Die aktuelle NPO-Blogparade dreht sich um Netzwerke: Netzwerke, die den demographischen Wandel gestalten. Ganz praktisch fragt Brigitte Reiser von nonprofits-vernetzt: “Netzwerke aufbauen — Chancen und Hindernisse?”

Gestalten oder Reagieren? Worum es geht:

Vor der Praxis allerdings steht für mich die grundsätzliche Frage, wie und welche Netzwerke den demographischen Wandel überhaupt gestalten können. Von der Robert Bosch Stiftung habe ich dazu ein interessantes Papier gefunden, in dem neben “kleinen Lebenskreisen” die Subsidiarität und Solidarität in den Mittelpunkt der Gestaltung des demographischen Wandels gestellt wird. Als kleine Lebenskreise werden hier Patchworks aus Nachbarschaft und  Familie bezeichnet, die helfen, den (Arbeits-) Alltag zu bewältigen.

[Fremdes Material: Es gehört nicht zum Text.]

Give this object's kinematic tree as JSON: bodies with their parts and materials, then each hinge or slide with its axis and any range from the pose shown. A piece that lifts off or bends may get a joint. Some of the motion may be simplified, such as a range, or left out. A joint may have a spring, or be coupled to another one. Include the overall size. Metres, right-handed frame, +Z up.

Da wäre etwa Henriette, 35-jährige Juristin und alleinerziehende Mutter des fünfjährigen Jonas. Sie lebt gemeinsam mit ihrem Sohn und zwei weiteren Familien in zwei übereinanderliegenden Wohnungen in Berlin-Neukölln. Insgesamt wohnen dort fünf Erwachsene, die sich mit der Betreuung von fünf Kindern abwechseln. Zwei werden morgens in den Kindergarten gebracht, zwei gehen zur Schule, eins ist noch nicht mal ein Jahr alt und bleibt momentan bei der Mutter zu Hause. Wenn einer der Erwachsenen spontan eine Dienstreise oder einen Kinobesuch plant, ist das nie ein organisatorisches Problem (S. 8).

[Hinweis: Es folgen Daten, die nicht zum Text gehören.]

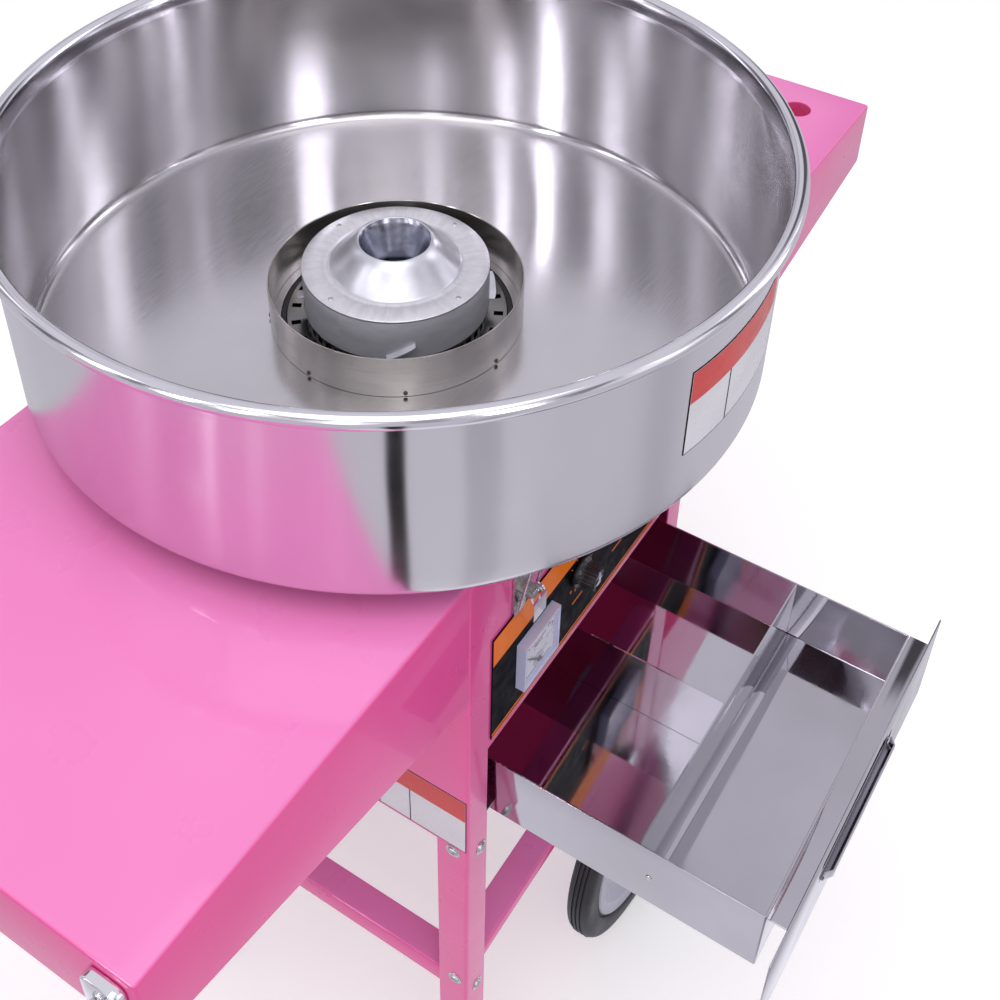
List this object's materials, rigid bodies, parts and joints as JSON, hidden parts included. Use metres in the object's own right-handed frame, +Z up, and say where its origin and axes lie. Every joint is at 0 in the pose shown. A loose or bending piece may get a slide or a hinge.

Ganz klar: Nachbarn, Freunde oder Familienangehörige — ein Netzwerk auf die man sich verlassen kann — helfen, den Alltag zu bewältigen und auch spontan den Anforderungen des Arbeitslebens gerecht zu werden. Man kann das auch Kapitalumwandlung nennen — vermittels einigen (organisatorischen) Aufwands an ‘Transformationsarbeit’ wird aus sozialem Kapital ökonomisches … Doch Bourdieu (1983: 195ff). beiseite! Ist das, was mit der Gestaltung des demographischen Wandels gemeint ist? Geht es hier nicht viel mehr darum, auf die Herausforderungen des demographischen Wandels zu reagieren? Und geht es nur ums reagieren?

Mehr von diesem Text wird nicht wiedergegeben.